Dataset excerpt
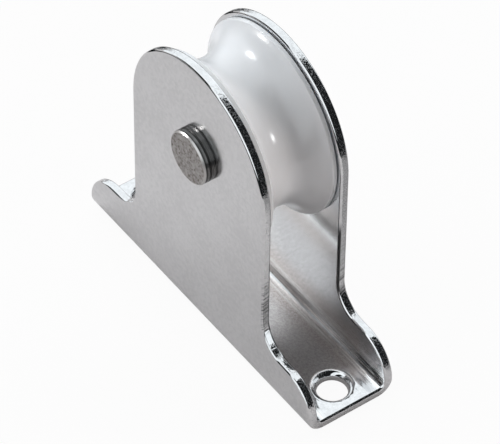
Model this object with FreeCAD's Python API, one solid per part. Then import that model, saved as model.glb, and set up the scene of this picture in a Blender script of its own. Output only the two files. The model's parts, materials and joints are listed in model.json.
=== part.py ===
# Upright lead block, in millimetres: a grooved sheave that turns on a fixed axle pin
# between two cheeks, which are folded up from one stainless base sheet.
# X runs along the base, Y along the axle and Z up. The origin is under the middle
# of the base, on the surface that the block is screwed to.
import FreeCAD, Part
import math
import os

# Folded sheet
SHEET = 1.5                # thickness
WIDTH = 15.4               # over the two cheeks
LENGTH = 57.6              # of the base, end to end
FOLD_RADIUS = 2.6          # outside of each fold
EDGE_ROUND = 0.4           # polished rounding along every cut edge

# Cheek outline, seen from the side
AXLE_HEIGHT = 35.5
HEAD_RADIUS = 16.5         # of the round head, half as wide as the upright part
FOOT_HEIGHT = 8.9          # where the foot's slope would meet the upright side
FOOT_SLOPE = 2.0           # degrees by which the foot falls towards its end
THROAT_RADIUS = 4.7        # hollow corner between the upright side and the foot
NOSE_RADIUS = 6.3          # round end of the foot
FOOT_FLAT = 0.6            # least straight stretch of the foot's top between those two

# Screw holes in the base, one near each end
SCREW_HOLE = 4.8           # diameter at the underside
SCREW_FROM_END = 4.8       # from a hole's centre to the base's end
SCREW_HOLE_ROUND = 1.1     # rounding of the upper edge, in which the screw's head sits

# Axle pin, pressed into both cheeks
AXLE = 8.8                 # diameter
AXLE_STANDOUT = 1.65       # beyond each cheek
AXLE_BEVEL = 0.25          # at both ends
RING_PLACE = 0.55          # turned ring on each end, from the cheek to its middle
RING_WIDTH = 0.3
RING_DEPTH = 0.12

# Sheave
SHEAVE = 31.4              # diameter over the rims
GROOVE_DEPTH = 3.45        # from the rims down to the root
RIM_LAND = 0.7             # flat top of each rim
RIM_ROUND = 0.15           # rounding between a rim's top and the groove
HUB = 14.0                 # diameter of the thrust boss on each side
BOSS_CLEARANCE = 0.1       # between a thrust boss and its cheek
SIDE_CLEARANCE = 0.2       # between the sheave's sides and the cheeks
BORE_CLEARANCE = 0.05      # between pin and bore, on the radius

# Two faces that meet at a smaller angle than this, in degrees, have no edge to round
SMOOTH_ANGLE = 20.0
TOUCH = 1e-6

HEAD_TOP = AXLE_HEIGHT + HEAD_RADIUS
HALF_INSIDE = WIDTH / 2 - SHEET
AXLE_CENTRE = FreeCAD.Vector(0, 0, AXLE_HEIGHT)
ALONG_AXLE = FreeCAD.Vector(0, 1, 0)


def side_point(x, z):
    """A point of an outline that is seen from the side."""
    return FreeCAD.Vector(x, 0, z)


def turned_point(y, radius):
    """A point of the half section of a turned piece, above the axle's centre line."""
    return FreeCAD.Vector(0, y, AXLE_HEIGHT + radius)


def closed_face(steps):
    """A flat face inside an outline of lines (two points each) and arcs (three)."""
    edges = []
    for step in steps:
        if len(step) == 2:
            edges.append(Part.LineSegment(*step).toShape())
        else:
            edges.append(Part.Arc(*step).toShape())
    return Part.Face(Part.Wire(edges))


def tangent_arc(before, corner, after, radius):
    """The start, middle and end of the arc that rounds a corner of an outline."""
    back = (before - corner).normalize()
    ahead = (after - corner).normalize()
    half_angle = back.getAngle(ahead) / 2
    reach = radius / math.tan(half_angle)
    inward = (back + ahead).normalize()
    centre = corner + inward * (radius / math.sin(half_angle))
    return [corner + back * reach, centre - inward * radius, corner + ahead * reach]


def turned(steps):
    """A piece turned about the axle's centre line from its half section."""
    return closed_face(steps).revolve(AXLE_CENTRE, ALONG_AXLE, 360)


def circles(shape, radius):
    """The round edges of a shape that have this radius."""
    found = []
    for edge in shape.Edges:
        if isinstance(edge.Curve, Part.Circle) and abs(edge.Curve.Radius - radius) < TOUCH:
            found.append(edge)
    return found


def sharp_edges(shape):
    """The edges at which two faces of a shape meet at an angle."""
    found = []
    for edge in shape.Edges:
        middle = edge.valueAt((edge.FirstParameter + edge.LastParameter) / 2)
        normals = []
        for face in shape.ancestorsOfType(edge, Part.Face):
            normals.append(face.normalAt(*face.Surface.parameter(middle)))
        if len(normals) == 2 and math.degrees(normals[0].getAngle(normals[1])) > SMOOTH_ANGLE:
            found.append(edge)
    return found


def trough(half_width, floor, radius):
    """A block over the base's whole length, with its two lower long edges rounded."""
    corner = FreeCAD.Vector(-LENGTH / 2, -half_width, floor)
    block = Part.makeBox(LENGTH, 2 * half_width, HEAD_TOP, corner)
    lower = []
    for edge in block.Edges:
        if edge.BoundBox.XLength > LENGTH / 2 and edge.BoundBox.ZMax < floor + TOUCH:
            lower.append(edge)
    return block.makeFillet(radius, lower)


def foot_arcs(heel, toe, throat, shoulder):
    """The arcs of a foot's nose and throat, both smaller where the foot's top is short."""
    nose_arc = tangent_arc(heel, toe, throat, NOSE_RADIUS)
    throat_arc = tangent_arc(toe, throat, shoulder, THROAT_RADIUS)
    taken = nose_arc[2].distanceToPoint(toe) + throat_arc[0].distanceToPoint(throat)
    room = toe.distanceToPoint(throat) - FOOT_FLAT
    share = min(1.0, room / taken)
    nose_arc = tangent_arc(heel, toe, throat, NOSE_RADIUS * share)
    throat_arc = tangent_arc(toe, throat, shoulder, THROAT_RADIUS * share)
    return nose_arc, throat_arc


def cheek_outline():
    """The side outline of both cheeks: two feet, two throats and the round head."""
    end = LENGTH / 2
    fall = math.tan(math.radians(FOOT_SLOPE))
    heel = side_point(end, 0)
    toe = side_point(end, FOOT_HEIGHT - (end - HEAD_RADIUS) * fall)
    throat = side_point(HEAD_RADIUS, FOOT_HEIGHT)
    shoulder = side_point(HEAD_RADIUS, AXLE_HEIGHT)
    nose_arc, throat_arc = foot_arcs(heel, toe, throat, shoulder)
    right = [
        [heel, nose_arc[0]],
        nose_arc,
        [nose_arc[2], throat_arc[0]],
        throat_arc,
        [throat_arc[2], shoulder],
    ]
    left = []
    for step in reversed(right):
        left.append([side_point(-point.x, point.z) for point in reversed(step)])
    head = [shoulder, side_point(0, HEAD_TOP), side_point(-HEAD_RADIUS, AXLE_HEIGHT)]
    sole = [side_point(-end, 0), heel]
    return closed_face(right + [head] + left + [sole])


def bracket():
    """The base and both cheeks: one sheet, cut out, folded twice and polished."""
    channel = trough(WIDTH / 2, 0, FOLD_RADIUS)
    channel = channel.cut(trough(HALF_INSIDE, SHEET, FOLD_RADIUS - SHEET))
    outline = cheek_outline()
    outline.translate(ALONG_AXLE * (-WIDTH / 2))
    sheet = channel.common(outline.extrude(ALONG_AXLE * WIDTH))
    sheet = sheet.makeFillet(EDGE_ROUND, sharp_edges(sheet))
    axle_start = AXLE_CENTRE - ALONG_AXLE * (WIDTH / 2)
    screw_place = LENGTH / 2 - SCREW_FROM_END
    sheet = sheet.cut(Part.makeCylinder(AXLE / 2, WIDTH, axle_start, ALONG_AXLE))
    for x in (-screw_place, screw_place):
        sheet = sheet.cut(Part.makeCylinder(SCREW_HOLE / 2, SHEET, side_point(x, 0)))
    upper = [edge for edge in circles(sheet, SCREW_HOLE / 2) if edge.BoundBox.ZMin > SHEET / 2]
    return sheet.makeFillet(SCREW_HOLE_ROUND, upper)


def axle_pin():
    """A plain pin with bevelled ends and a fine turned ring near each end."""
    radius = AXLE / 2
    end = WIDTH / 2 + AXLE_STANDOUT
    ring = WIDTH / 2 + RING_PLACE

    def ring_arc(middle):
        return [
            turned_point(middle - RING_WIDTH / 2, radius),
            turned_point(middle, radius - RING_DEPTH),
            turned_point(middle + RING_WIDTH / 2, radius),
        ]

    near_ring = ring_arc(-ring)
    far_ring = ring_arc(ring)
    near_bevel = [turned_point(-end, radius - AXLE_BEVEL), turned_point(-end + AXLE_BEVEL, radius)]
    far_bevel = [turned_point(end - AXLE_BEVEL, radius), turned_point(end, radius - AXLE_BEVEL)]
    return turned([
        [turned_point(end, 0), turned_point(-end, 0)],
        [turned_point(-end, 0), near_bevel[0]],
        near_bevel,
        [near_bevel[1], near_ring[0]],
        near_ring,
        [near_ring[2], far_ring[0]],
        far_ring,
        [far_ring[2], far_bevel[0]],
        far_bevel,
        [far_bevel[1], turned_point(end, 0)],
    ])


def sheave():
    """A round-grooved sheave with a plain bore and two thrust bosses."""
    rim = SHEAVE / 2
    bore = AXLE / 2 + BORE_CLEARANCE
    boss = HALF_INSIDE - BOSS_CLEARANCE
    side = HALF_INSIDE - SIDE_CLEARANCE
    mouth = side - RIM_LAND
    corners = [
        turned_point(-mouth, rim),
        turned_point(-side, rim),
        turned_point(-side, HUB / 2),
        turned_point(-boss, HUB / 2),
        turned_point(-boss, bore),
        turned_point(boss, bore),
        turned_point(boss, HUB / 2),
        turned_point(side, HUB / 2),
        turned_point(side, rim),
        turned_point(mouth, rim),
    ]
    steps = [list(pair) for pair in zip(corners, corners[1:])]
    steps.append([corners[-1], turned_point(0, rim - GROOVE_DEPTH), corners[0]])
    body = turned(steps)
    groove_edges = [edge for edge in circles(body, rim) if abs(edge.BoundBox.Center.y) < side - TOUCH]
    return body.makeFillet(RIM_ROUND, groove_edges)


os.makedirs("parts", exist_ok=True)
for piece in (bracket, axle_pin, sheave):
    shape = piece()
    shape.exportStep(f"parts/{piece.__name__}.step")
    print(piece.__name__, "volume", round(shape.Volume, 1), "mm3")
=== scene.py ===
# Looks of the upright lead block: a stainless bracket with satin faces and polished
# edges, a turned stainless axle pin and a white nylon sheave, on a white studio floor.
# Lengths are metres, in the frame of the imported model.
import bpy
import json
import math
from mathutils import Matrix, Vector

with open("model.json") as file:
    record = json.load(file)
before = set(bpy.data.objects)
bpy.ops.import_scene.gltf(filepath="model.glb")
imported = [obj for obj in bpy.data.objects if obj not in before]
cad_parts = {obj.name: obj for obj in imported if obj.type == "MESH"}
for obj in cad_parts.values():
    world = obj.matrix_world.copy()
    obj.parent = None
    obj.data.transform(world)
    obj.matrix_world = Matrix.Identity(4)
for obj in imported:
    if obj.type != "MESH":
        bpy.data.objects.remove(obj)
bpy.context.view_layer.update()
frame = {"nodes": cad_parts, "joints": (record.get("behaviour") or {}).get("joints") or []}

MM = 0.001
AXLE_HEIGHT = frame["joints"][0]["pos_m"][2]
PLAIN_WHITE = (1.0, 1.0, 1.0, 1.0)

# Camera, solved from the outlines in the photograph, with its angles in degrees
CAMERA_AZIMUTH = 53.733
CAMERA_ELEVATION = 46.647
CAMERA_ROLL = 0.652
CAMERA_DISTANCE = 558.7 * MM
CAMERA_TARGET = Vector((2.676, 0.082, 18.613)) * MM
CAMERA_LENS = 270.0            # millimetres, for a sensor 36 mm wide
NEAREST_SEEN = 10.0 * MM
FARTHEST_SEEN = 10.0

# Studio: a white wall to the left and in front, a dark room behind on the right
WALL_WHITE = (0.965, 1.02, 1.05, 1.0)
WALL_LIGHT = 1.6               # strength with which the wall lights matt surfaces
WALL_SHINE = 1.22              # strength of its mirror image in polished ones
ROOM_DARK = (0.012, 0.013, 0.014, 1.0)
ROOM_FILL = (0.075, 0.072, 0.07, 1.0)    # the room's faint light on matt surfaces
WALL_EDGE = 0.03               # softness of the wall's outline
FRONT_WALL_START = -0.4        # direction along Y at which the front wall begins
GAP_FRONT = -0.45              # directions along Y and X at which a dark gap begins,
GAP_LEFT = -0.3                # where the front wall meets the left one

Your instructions
Starting at the line that holds "for piece in", copy each line exactly and stop after the line that holds "before = set(bpy.data.objects)".

Task result
for piece in (bracket, axle_pin, sheave):
    shape = piece()
    shape.exportStep(f"parts/{piece.__name__}.step")
    print(piece.__name__, "volume", round(shape.Volume, 1), "mm3")
=== scene.py ===
# Looks of the upright lead block: a stainless bracket with satin faces and polished
# edges, a turned stainless axle pin and a white nylon sheave, on a white studio floor.
# Lengths are metres, in the frame of the imported model.
import bpy
import json
import math
from mathutils import Matrix, Vector

with open("model.json") as file:
    record = json.load(file)
before = set(bpy.data.objects)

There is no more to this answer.